Good news, after slowing down the read operations and precise control over the vcc, I could now get more consistent data out of the eprom. Bad news, none of these images was even close to the ones read with the commercial prommer.  At this point I verified that my prommer was actually reading the data correctly and not outputting any garbage –  it worked, so the fault was really the ROM itself. I read the contents for about 30 times, out of the results there can be found three commonly appearing binary patterns. Looking at these three patterns more closely, reveals there is difference between them only in three address locations, so I can now atleast get quite consistent garbage out of the chip.

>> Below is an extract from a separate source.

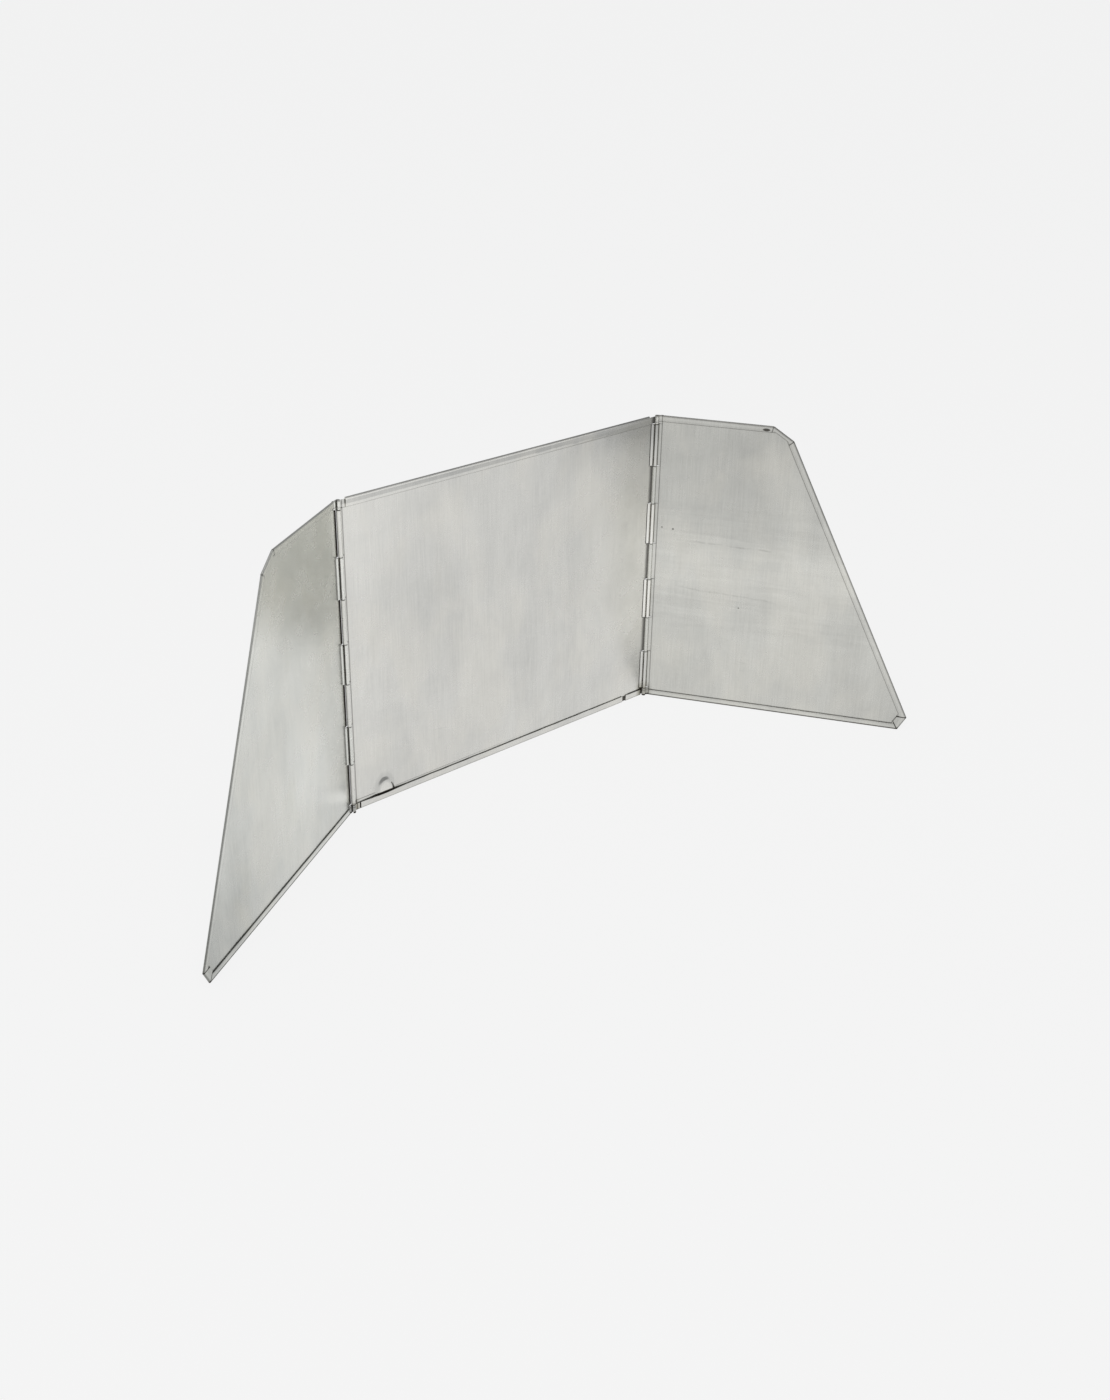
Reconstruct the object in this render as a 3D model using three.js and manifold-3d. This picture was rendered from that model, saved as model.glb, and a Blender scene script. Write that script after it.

Too bad for more testing, the commercial prommer decided to stop working at this point (what seems like timing problems with the PC, it’s one of those using programmed I/O through parallel port), so I couldn’t test all of the read images on the actual hardware. So I’ll propably have to continue with adding the write operations and some kind of terminal functions to my own prommer.
What troubles me at this point, is that despite the more consistent data, I can’t be sure if the the idea of slowing the read was correct at all or if I did end up with more garbage than with the commercial prommer anyway. Disassembling the rom contents doesn’t immediately reveal anything as there are no illegal opcodes or non-sane parameters at the differing address locations and digging through thousands of lines of disassembled code to understand it, is too much trouble to do for just plain curiosity. Anyway, should this test succeed, it would propably be a nice bit of information as the much used eproms are getting older every day in all kinds of equipment.
Long story short – if you have a car, refridgerator, tv or anything useful (and old) equipment you have containing eproms, back the data up before it’s too late. They’ll fail eventually to point of no repair.